INSERT INTO condition (name, position_a, position_b)
VALUES (
  'One-point-five',
  1 + 2,  -- The sum of the previous and next items' position_a values
  1 + 1   -- The sum of the previous and next items' position_b values
);

And, we can see that we now have the sortable by the correct field:

SELECT name FROM condition ORDER BY ratio_position;
name
One
One-point-five
Two

(3 rows)

So, what about getting the ordinal positions? We can do that using a row_number() window function, but that’s only useful if we are fetching all of them.
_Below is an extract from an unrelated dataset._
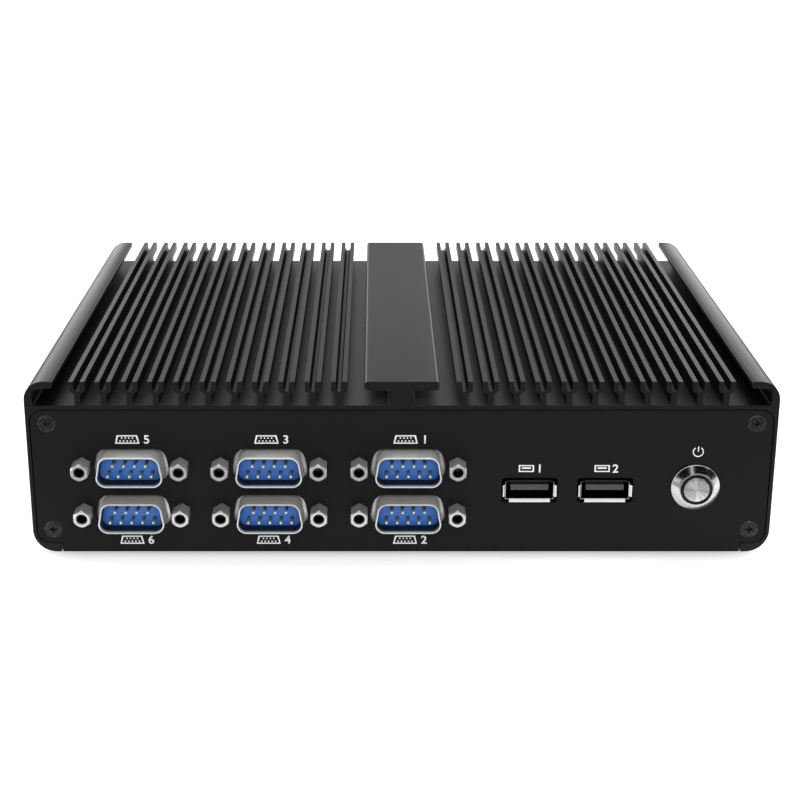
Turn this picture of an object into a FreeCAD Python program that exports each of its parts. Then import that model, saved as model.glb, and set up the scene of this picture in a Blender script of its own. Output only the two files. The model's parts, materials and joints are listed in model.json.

We can re-use the trick of creating a materialised view that contains all of them:

CREATE MATERIALIZED VIEW condition_position AS

SELECT condition_id,
       row_number() OVER () AS position
  FROM condition
  ORDER BY ratio_position;

CREATE UNIQUE INDEX condition_position_condition ON condition_position(condition_id);
CREATE UNIQUE INDEX condition_position_position ON condition_position(position);

And now we can use it:

SELECT *
  FROM condition
 INNER JOIN condition_position USING (condition_id)
 ORDER BY position;

We want this to recalculate whenever any positions change:

CREATE OR REPLACE FUNCTION refresh_positions()
RETURNS TRIGGER AS $$
BEGIN
  EXECUTE 'REFRESH MATERIALIZED VIEW ' || TG_ARGV[0];
  RETURN NEW;
END;
$$ LANGUAGE plpgsql STRICT;

CREATE TRIGGER condition_refresh_positions
AFTER INSERT OR UPDATE OR DELETE OR TRUNCATE
ON condition
FOR EACH STATEMENT
EXECUTE PROCEDURE refresh_positions('condition_position');

Now we can add more data:

INSERT INTO condition (name, position_a, position_b)
VALUES ('Three', 5, 1);

And fetch our data again:

SELECT *
  FROM condition
 INNER JOIN condition_position USING (condition_id)
 ORDER BY position;
condition_id name position_a position_b ratio_position position
1 One 1 1 1.00000000000000000000 1
2 Two 2 1 2.0000000000000000 2
5 One-point-five 3 2 1.5000000000000000 3
8 Three 5 1 5.0000000000000000 4

(4 rows)